ACA Financial Guaranty Corp. named a chief executive officer and a new board of directors as it reorganizes following the global settlement it signed last month with the 29 structured credit counterparties that now control the company.

Raymond J. Brooks Jr. - a former managing director with Alvarez & Marsal - will serve as chief executive officer and join the board of directors, while Willis King - executive chairman of First Protective Insurance Co. and Fidelity Fire and Casualty Insurance Co. - will chair the board, the company announced earlier this week.

ACA entered runoff following the agreement, in which it agreed to pay $209 million and nearly $1 billion in surplus notes to the counterparties to terminate $65 billion worth of exposure. The reorganized company will focus on its existing polices and not write any new business.

ACA has 683 outstanding policies with a par value of $7.008 billion, much of it on municipal debt. Of those policies, 674 with a par value of $6.67 billion relate to public finance.

Maryland insurance commissioner Ralph S. Tyler said last month in an order approving the settlement that ACA has enough assets to meet its outstanding obligations. Holding the surplus notes, the counterparties will share any dividends and any excess assets following the runoff.

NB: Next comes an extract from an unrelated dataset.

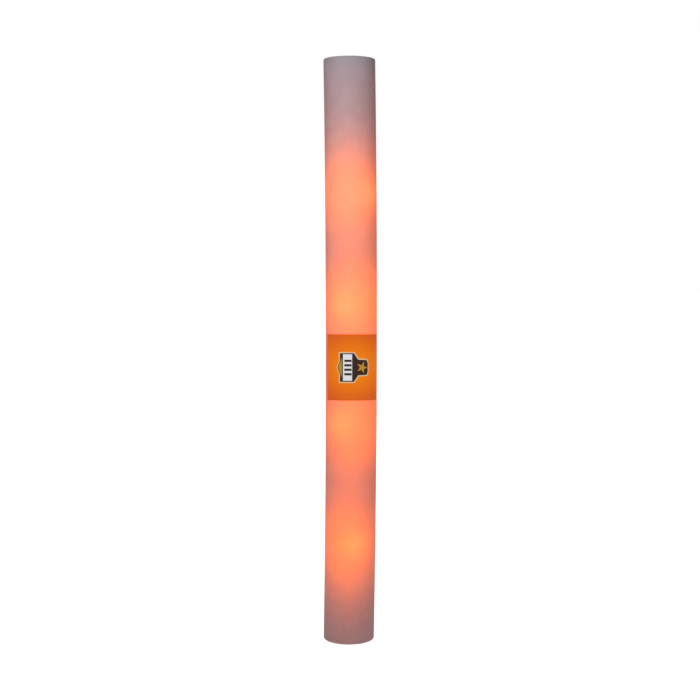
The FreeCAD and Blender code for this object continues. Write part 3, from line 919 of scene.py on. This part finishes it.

"The recent plan approved by the Maryland Insurance Administration provides a long-term solution to ACA's recent challenges," King said in a statement. "As a result of the perseverance of many, ACA is now well-positioned to move forward."

Other new directors include Richard J. Caplan, Roger D. Cunningham, Bradley I. Dietz, Dwight Lacey, Paul D. McFarlane, Andrew Rothseid, and John B. Sprung.

ACA's downfall grew from its exposure to structured products, which it first began to guarantee in 2002. When the assets underlying the structures began to deteriorate, it exposed the insurer to potential claims.

ACA began to tumble last December when Standard & Poor's downgraded it to CCC from A, triggering collateral provisions on many of its structured finance products. Before signing the settlement, ACA had signed six forbearance agreements with counterparties because it did not have the capital required to post the collateral.